▸ **To do**: Reproduce all of the listing below without alteration.

▸ **Data listing**:
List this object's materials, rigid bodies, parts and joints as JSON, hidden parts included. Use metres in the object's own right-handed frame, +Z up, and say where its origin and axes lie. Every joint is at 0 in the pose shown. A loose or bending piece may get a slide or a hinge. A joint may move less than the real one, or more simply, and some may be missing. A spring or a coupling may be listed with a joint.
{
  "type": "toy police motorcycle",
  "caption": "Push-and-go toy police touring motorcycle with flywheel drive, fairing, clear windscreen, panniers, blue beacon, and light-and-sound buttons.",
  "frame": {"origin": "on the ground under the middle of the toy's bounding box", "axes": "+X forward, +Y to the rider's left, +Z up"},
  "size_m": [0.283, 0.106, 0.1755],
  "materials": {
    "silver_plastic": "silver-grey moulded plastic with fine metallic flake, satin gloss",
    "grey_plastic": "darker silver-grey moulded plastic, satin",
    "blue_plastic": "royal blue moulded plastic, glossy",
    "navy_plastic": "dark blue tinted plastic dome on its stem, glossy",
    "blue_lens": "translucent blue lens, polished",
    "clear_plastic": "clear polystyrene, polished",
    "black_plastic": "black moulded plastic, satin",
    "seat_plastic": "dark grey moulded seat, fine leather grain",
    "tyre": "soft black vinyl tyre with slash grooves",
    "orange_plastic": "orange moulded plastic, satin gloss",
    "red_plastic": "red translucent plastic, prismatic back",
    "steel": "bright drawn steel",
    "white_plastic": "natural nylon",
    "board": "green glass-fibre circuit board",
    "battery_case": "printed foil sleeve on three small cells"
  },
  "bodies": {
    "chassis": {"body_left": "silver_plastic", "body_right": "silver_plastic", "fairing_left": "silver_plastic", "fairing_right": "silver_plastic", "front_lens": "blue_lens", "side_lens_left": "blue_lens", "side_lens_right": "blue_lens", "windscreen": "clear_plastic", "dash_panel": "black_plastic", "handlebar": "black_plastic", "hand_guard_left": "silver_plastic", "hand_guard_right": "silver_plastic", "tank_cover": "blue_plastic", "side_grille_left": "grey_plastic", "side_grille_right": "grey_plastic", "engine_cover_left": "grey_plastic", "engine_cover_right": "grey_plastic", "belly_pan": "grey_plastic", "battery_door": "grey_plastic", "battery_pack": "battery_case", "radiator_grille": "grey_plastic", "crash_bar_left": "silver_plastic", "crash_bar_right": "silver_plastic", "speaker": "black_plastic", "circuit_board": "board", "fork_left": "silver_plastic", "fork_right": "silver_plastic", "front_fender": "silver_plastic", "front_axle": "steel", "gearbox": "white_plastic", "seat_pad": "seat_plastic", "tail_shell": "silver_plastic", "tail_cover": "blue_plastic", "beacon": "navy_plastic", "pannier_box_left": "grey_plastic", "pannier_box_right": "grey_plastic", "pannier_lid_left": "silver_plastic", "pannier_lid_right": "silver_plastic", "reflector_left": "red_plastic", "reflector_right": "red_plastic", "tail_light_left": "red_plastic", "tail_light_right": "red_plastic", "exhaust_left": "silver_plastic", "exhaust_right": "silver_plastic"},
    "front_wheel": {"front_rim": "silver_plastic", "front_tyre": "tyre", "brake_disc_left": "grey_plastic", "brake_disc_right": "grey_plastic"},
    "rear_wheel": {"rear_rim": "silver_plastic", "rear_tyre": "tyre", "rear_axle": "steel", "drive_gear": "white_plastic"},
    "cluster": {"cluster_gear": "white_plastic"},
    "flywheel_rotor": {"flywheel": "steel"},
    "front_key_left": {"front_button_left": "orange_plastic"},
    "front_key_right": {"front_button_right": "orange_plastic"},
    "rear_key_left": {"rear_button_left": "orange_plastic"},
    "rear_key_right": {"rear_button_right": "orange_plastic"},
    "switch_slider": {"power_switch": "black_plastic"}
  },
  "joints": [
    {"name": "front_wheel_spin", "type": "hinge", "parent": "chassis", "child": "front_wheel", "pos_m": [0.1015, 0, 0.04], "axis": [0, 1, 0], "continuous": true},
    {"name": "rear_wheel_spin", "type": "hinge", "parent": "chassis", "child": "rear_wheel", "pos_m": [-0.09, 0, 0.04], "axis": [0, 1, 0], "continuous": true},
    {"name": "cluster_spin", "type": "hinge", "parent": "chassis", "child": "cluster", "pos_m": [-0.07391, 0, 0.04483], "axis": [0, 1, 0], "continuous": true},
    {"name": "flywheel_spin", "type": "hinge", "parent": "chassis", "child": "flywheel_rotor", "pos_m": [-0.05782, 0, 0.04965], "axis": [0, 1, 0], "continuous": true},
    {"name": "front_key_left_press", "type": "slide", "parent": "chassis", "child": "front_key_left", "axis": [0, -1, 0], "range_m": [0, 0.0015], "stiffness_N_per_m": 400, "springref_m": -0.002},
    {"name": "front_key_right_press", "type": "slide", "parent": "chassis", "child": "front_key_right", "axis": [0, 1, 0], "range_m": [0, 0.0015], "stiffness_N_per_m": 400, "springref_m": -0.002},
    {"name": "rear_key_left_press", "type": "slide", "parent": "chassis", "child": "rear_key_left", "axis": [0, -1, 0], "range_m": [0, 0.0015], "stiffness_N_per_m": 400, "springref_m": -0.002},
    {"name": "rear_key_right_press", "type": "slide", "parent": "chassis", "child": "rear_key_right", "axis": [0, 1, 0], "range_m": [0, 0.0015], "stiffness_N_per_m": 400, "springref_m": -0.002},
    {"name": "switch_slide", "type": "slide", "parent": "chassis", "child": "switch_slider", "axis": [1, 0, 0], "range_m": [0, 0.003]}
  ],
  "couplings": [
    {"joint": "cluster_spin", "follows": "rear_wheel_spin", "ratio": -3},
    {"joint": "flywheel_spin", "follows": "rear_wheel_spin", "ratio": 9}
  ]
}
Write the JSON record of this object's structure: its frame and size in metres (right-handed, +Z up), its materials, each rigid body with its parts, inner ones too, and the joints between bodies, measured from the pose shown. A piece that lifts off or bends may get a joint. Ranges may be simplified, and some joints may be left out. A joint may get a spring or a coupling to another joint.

▸ **Expected answer**:
List this object's materials, rigid bodies, parts and joints as JSON, hidden parts included. Use metres in the object's own right-handed frame, +Z up, and say where its origin and axes lie. Every joint is at 0 in the pose shown. A loose or bending piece may get a slide or a hinge. A joint may move less than the real one, or more simply, and some may be missing. A spring or a coupling may be listed with a joint.
{
  "type": "toy police motorcycle",
  "caption": "Push-and-go toy police touring motorcycle with flywheel drive, fairing, clear windscreen, panniers, blue beacon, and light-and-sound buttons.",
  "frame": {"origin": "on the ground under the middle of the toy's bounding box", "axes": "+X forward, +Y to the rider's left, +Z up"},
  "size_m": [0.283, 0.106, 0.1755],
  "materials": {
    "silver_plastic": "silver-grey moulded plastic with fine metallic flake, satin gloss",
    "grey_plastic": "darker silver-grey moulded plastic, satin",
    "blue_plastic": "royal blue moulded plastic, glossy",
    "navy_plastic": "dark blue tinted plastic dome on its stem, glossy",
    "blue_lens": "translucent blue lens, polished",
    "clear_plastic": "clear polystyrene, polished",
    "black_plastic": "black moulded plastic, satin",
    "seat_plastic": "dark grey moulded seat, fine leather grain",
    "tyre": "soft black vinyl tyre with slash grooves",
    "orange_plastic": "orange moulded plastic, satin gloss",
    "red_plastic": "red translucent plastic, prismatic back",
    "steel": "bright drawn steel",
    "white_plastic": "natural nylon",
    "board": "green glass-fibre circuit board",
    "battery_case": "printed foil sleeve on three small cells"
  },
  "bodies": {
    "chassis": {"body_left": "silver_plastic", "body_right": "silver_plastic", "fairing_left": "silver_plastic", "fairing_right": "silver_plastic", "front_lens": "blue_lens", "side_lens_left": "blue_lens", "side_lens_right": "blue_lens", "windscreen": "clear_plastic", "dash_panel": "black_plastic", "handlebar": "black_plastic", "hand_guard_left": "silver_plastic", "hand_guard_right": "silver_plastic", "tank_cover": "blue_plastic", "side_grille_left": "grey_plastic", "side_grille_right": "grey_plastic", "engine_cover_left": "grey_plastic", "engine_cover_right": "grey_plastic", "belly_pan": "grey_plastic", "battery_door": "grey_plastic", "battery_pack": "battery_case", "radiator_grille": "grey_plastic", "crash_bar_left": "silver_plastic", "crash_bar_right": "silver_plastic", "speaker": "black_plastic", "circuit_board": "board", "fork_left": "silver_plastic", "fork_right": "silver_plastic", "front_fender": "silver_plastic", "front_axle": "steel", "gearbox": "white_plastic", "seat_pad": "seat_plastic", "tail_shell": "silver_plastic", "tail_cover": "blue_plastic", "beacon": "navy_plastic", "pannier_box_left": "grey_plastic", "pannier_box_right": "grey_plastic", "pannier_lid_left": "silver_plastic", "pannier_lid_right": "silver_plastic", "reflector_left": "red_plastic", "reflector_right": "red_plastic", "tail_light_left": "red_plastic", "tail_light_right": "red_plastic", "exhaust_left": "silver_plastic", "exhaust_right": "silver_plastic"},
    "front_wheel": {"front_rim": "silver_plastic", "front_tyre": "tyre", "brake_disc_left": "grey_plastic", "brake_disc_right": "grey_plastic"},
    "rear_wheel": {"rear_rim": "silver_plastic", "rear_tyre": "tyre", "rear_axle": "steel", "drive_gear": "white_plastic"},
    "cluster": {"cluster_gear": "white_plastic"},
    "flywheel_rotor": {"flywheel": "steel"},
    "front_key_left": {"front_button_left": "orange_plastic"},
    "front_key_right": {"front_button_right": "orange_plastic"},
    "rear_key_left": {"rear_button_left": "orange_plastic"},
    "rear_key_right": {"rear_button_right": "orange_plastic"},
    "switch_slider": {"power_switch": "black_plastic"}
  },
  "joints": [
    {"name": "front_wheel_spin", "type": "hinge", "parent": "chassis", "child": "front_wheel", "pos_m": [0.1015, 0, 0.04], "axis": [0, 1, 0], "continuous": true},
    {"name": "rear_wheel_spin", "type": "hinge", "parent": "chassis", "child": "rear_wheel", "pos_m": [-0.09, 0, 0.04], "axis": [0, 1, 0], "continuous": true},
    {"name": "cluster_spin", "type": "hinge", "parent": "chassis", "child": "cluster", "pos_m": [-0.07391, 0, 0.04483], "axis": [0, 1, 0], "continuous": true},
    {"name": "flywheel_spin", "type": "hinge", "parent": "chassis", "child": "flywheel_rotor", "pos_m": [-0.05782, 0, 0.04965], "axis": [0, 1, 0], "continuous": true},
    {"name": "front_key_left_press", "type": "slide", "parent": "chassis", "child": "front_key_left", "axis": [0, -1, 0], "range_m": [0, 0.0015], "stiffness_N_per_m": 400, "springref_m": -0.002},
    {"name": "front_key_right_press", "type": "slide", "parent": "chassis", "child": "front_key_right", "axis": [0, 1, 0], "range_m": [0, 0.0015], "stiffness_N_per_m": 400, "springref_m": -0.002},
    {"name": "rear_key_left_press", "type": "slide", "parent": "chassis", "child": "rear_key_left", "axis": [0, -1, 0], "range_m": [0, 0.0015], "stiffness_N_per_m": 400, "springref_m": -0.002},
    {"name": "rear_key_right_press", "type": "slide", "parent": "chassis", "child": "rear_key_right", "axis": [0, 1, 0], "range_m": [0, 0.0015], "stiffness_N_per_m": 400, "springref_m": -0.002},
    {"name": "switch_slide", "type": "slide", "parent": "chassis", "child": "switch_slider", "axis": [1, 0, 0], "range_m": [0, 0.003]}
  ],
  "couplings": [
    {"joint": "cluster_spin", "follows": "rear_wheel_spin", "ratio": -3},
    {"joint": "flywheel_spin", "follows": "rear_wheel_spin", "ratio": 9}
  ]
}
Write the JSON record of this object's structure: its frame and size in metres (right-handed, +Z up), its materials, each rigid body with its parts, inner ones too, and the joints between bodies, measured from the pose shown. A piece that lifts off or bends may get a joint. Ranges may be simplified, and some joints may be left out. A joint may get a spring or a coupling to another joint.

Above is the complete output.